One year after sagging U.S. sales forced Australia’s Treasury Wine Estates Ltd. (ASX:TWE) to destroy thousands of gallons of wine that had passed its drink-by date, the company said on Thursday that it suffered a massive financial loss in the year through June. The Australian winemaker, which notably produces California’s Beringer brand and owns premier domestic Penfolds, revealed a net loss of A$100.0 million for its 2013/2014 fiscal year ($94 million or £57 million), the BBC reports, a major setback compared to its profit of A$47 million last year. The loss can partially be attributed to A$208.6 million in impairment charges related to the company’s struggles in the United States.
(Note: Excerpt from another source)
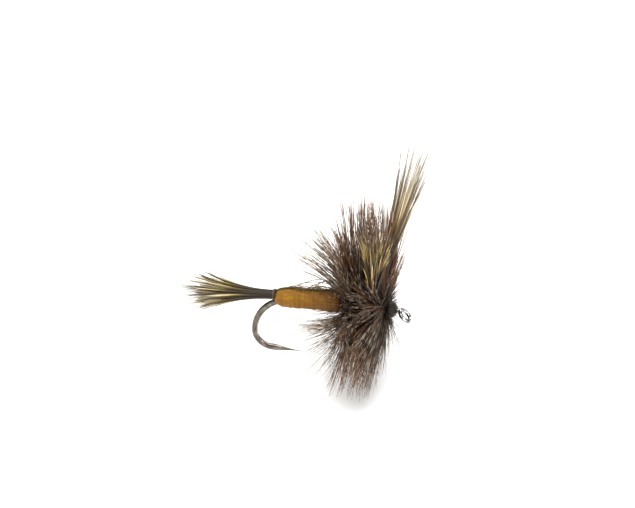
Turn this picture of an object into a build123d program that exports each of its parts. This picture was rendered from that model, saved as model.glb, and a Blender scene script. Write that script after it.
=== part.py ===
"""Hair-winged dry fly on a size 12 down-eyed hook.

The origin is the centre of the eye's hole. +X runs forward along the shank, +Z is up, and
the point hangs below the shank. The fly's right side is at -Y and its left side at +Y.
All sizes are in millimetres.
"""

import math
import os

from build123d import *

os.makedirs("parts", exist_ok=True)

# ---------------------------------------------------------------- driving dimensions

# Hook eye: a ring turned down from the shank
eye_angle = 45.0
eye_ring_radius = 0.60
eye_wire_radius = 0.185
eye_hole_radius = 0.43
eye_gap = 0.05
eye_gap_angle = 36.0
neck_bend_radius = 0.30

# Shank and forged bend
shank_radius = 0.24
neck_taper_end_x = -1.15
forging_start_x = -9.9
bend_start_x = -10.5
bend_upper_radius = 3.5
bend_lower_radius = 1.6
bend_lower_turn = 86.0
forged_half_depth = 0.30
forged_half_width = 0.21

# Point: a needle without a barb, given as (share of its length, share of the wire's size)
point_length = 2.98
point_sections = ((0.0, 1.0), (0.28, 0.82), (0.5, 0.46), (0.72, 0.2), (1.0, 0.05))

# Thread and bands along the shank
thread_radius = 0.31
thread_base_x = (-10.4, -1.5)
tie_down_x, tie_down_radius = (-5.75, -5.52), 0.62
tie_in_x, tie_in_radius = (-5.48, -5.30), 0.47
wing_dam_x, wing_dam_radii = (-2.58, -2.44), (0.56, 0.40)
tie_off_x, tie_off_radius = (-1.66, -1.5), 0.50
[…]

Stiff competition from New Zealand-based wineries has affected Treasure Wine’s domestic sales, the Wall Street Journal reports. Meanwhile, the Chinese government’s ongoing battle against corruption, including gift-giving, has impacted sales in Asia. Treasury Wine's announcement came in the midst of a takeover competition between a pair of private-equity firms. Moreover, shares in the company closed at A$5.20 to match the valuation of each of the two takeover bids. A joint offer from KKR and Rhone Capital and a separate offer from an undisclosed private-equity firm each stand at A$3.4 billion, the Sydney Morning Herald notes.

Despite the winemaker’s struggles and pressure from shareholders to sell, TWE Chief Executive Michael Clarke said that his company is poised to recover. “Despite the interest in our company from external parties we remain absolutely committed to executing our 2015 growth plans and resetting our business,” he said in a statement. “I’m not trying to send any messages about takeover, all I’m trying to do is report on the year.”